One thing I will say is that I do not think it is immoral to buy luxury goods while other people experience a significantly lower standard of living. The trade in luxury goods employs many, many people; should the rich put them out of work? Would that be better?
Answering questions like these requires in every case considering many causes and effects, often reaching out into the imponderable. Charity in particular is an enormous puzzle; much work suggests that what we are doing when we give to charity is really more about our selves and our self-images, and how we wish to depict ourselves to others — and not, strictly speaking, about human welfare. (How dare you give to the arts, when the same amount of money could buy thousands of mosquito nets for Africa?

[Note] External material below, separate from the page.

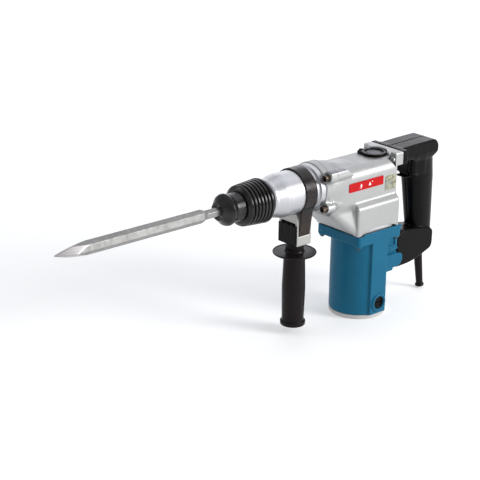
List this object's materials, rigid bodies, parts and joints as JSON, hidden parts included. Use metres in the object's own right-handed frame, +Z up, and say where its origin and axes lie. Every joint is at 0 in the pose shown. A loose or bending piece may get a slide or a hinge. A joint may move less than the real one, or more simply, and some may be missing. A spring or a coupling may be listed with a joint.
{
  "type": "demolition hammer",
  "caption": "Corded L-shaped demolition hammer with upright motor, D-handle, clamp-on side grip, pull-back chuck sleeve and pointed chisel.",
  "frame": {"origin": "centre of the flat bottom face of the motor end cap, on the motor axis", "axes": "+Z up along the motor axis, -X forwards towards the chisel point, -Y towards the side with the name plate"},
  "size_m": [0.7372, 0.0984, 0.2675],
  "materials": {
    "cast_aluminium": "satin cast",
    "machined_aluminium": "fine turned",
    "teal_plastic": "semi-gloss moulded",
    "pale_plastic": "satin moulded",
    "black_plastic": "fine textured",
    "rubber": "satin",
    "steel": "machined",
    "forged_steel": "shot-blasted",
    "blackened_steel": "blackened",
    "copper": "varnished",
    "brass": "pressed",
    "carbon": "matt",
    "red_label": "printed",
    "gasket_paper": "oiled fibre"
  },
  "bodies": {
    "machine": {"motor_housing": "teal_plastic", "motor_end_cap": "pale_plastic", "housing_gasket": "gasket_paper", "stator_core": "steel", "field_coil_front": "copper", "field_coil_rear": "copper", "armature_bearing_lower": "steel", "armature_bearing_upper": "steel", "brush_holder_left": "brass", "brush_holder_right": "brass", "brush_spring_left": "steel", "brush_spring_right": "steel", "brush_cap_left": "black_plastic", "brush_cap_right": "black_plastic", "gear_housing": "cast_aluminium", "bearing_plate": "cast_aluminium", "name_plate": "red_label", "crank_bearing_lower": "steel", "crank_bearing_upper": "steel", "barrel_bolt_1": "blackened_steel", "barrel_bolt_2": "blackened_steel", "barrel_bolt_3": "blackened_steel", "barrel_bolt_4": "blackened_steel", "handle_screw_left": "blackened_steel", "handle_screw_right": "blackened_steel", "cylinder": "steel", "barrel": "machined_aluminium", "tool_holder": "steel", "sleeve_spring": "steel", "nose_cap": "rubber", "handle_left": "black_plastic", "handle_right": "black_plastic", "switch_body": "black_plastic", "cord_guard": "rubber"},
    "armature": {"armature_shaft": "steel", "armature_core": "steel", "commutator": "copper", "cooling_fan": "black_plastic"},
    "crank": {"crankshaft": "steel", "crank_gear": "steel"},
    "rod": {"connecting_rod": "cast_aluminium", "wrist_pin": "steel"},
    "piston": {"piston": "cast_aluminium", "piston_ring": "rubber"},
    "striker": {"striker": "steel"},
    "impact_bolt": {"impact_bolt": "steel"},
    "chisel": {"chisel": "forged_steel"},
    "sleeve": {"release_sleeve": "rubber", "lock_ring": "steel"},
    "ball": {"retaining_ball": "steel"},
    "side_handle": {"clamp_band": "blackened_steel", "clamp_saddle": "cast_aluminium", "clamp_block": "black_plastic", "clamp_stud": "steel"},
    "side_grip": {"side_grip": "black_plastic"},
    "trigger": {"trigger": "black_plastic"},
    "lock_button": {"lock_button": "black_plastic"},
    "grease_cap": {"grease_cap": "black_plastic"},
    "brush_left": {"brush_left": "carbon"},
    "brush_right": {"brush_right": "carbon"}
  },
  "joints": [
    {"name": "armature_spin", "type": "hinge", "parent": "machine", "child": "armature", "pos_m": [0, 0, 0.08], "axis": [0, 0, 1], "continuous": true},
    {"name": "crank_turn", "type": "hinge", "parent": "machine", "child": "crank", "pos_m": [-0.02625, 0, 0.18], "axis": [0, 0, 1], "continuous": true},
    {"name": "rod_swing", "type": "hinge", "parent": "crank", "child": "rod", "pos_m": [-0.03825, 0, 0.229], "axis": [0, 0, 1], "continuous": true},
    {"name": "piston_slide", "type": "slide", "parent": "machine", "child": "piston", "axis": [1, 0, 0], "range_m": [0, 0.024]},
    {"name": "striker_slide", "type": "slide", "parent": "machine", "child": "striker", "axis": [1, 0, 0], "range_m": [0, 0.012]},
    {"name": "impact_bolt_slide", "type": "slide", "parent": "machine", "child": "impact_bolt", "axis": [-1, 0, 0], "range_m": [0, 0.009]},
    {"name": "chisel_slide", "type": "slide", "parent": "machine", "child": "chisel", "axis": [-1, 0, 0], "range_m": [0, 0.012]},
    {"name": "sleeve_pull", "type": "slide", "parent": "machine", "child": "sleeve", "axis": [1, 0, 0], "range_m": [0, 0.01], "stiffness_N_per_m": 1200, "springref_m": -0.008, "deforming": ["sleeve_spring"]},
    {"name": "ball_release", "type": "slide", "parent": "machine", "child": "ball", "axis": [0, 0, 1], "range_m": [0, 0.0025]},
    {"name": "side_handle_swivel", "type": "hinge", "parent": "machine", "child": "side_handle", "pos_m": [-0.14, 0, 0.229], "axis": [1, 0, 0], "continuous": true},
    {"name": "side_grip_turn", "type": "hinge", "parent": "side_handle", "child": "side_grip", "pos_m": [-0.14, 0, 0.1], "axis": [0, 0, 1], "continuous": true},
    {"name": "trigger_press", "type": "slide", "parent": "machine", "child": "trigger", "axis": [1, 0, 0], "range_m": [0, 0.006], "stiffness_N_per_m": 1200, "springref_m": -0.003},
    {"name": "lock_button_press", "type": "slide", "parent": "machine", "child": "lock_button", "axis": [0, -1, 0], "range_m": [0, 0.003], "stiffness_N_per_m": 700, "springref_m": -0.002},
    {"name": "grease_cap_turn", "type": "hinge", "parent": "machine", "child": "grease_cap", "pos_m": [0.0244, 0, 0.25], "axis": [0, 0, 1], "range_deg": [0, 90]},
    {"name": "brush_left_slide", "type": "slide", "parent": "machine", "child": "brush_left", "axis": [0, -1, 0], "range_m": [0, 0.004], "stiffness_N_per_m": 250, "springref_m": -0.008, "deforming": ["brush_spring_left"]},
    {"name": "brush_right_slide", "type": "slide", "parent": "machine", "child": "brush_right", "axis": [0, 1, 0], "range_m": [0, 0.004], "stiffness_N_per_m": 250, "springref_m": -0.008, "deforming": ["brush_spring_right"]}
  ],
  "couplings": [
    {"joint": "crank_turn", "follows": "armature_spin", "ratio": -0.2},
    {"joint": "rod_swing", "follows": "armature_spin", "ratio": 0.2},
    {"joint": "impact_bolt_slide", "follows": "chisel_slide", "ratio": 0.66667},
    {"joint": "ball_release", "follows": "sleeve_pull", "ratio": 0.25}
  ]
}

How dare you — this is counterintuitive — how dare you give to more than one charity, when clearly there must be one most-deserving charity, and when smaller donations mean higher processing costs?)
Which is not to say that we don’t give to charity. We certainly do. It’s just to say that we should not view charity as an unproblematic and absolute moral good. I think it very obviously isn’t.
To the deontologists, are you really going to hold onto your rules in the face of reality? If your rules are subject to revision when they come face to face with real life, what good are they (I mean in the way you want them to have force)? You may like your rules; have them to yourselves. Please reconsider whether you really trust them, much less can recommend them without big disclaimers (such as “don’t use these rules when they clearly stop working; you’ll know”).
Rules of deontology tend to be of a type that adjust themselves not through correction — my hypothesis was mistaken — but through re-deployment: my rule remains correct; my error was to think that it applied in this situation, in this manner, when really a consideration also stemming from the same coherent ruleset overrides here, owing to facts I hadn’t previously appreciated. It’s not, in other words, that I come to doubt an idea like “respect the autonomy of others.” It’s more like I will often learn how better to respect the autonomy of others, given considerations about them that I hadn’t appreciated before.
Of course, that might be a cop-out, but it doesn’t seem that way to me.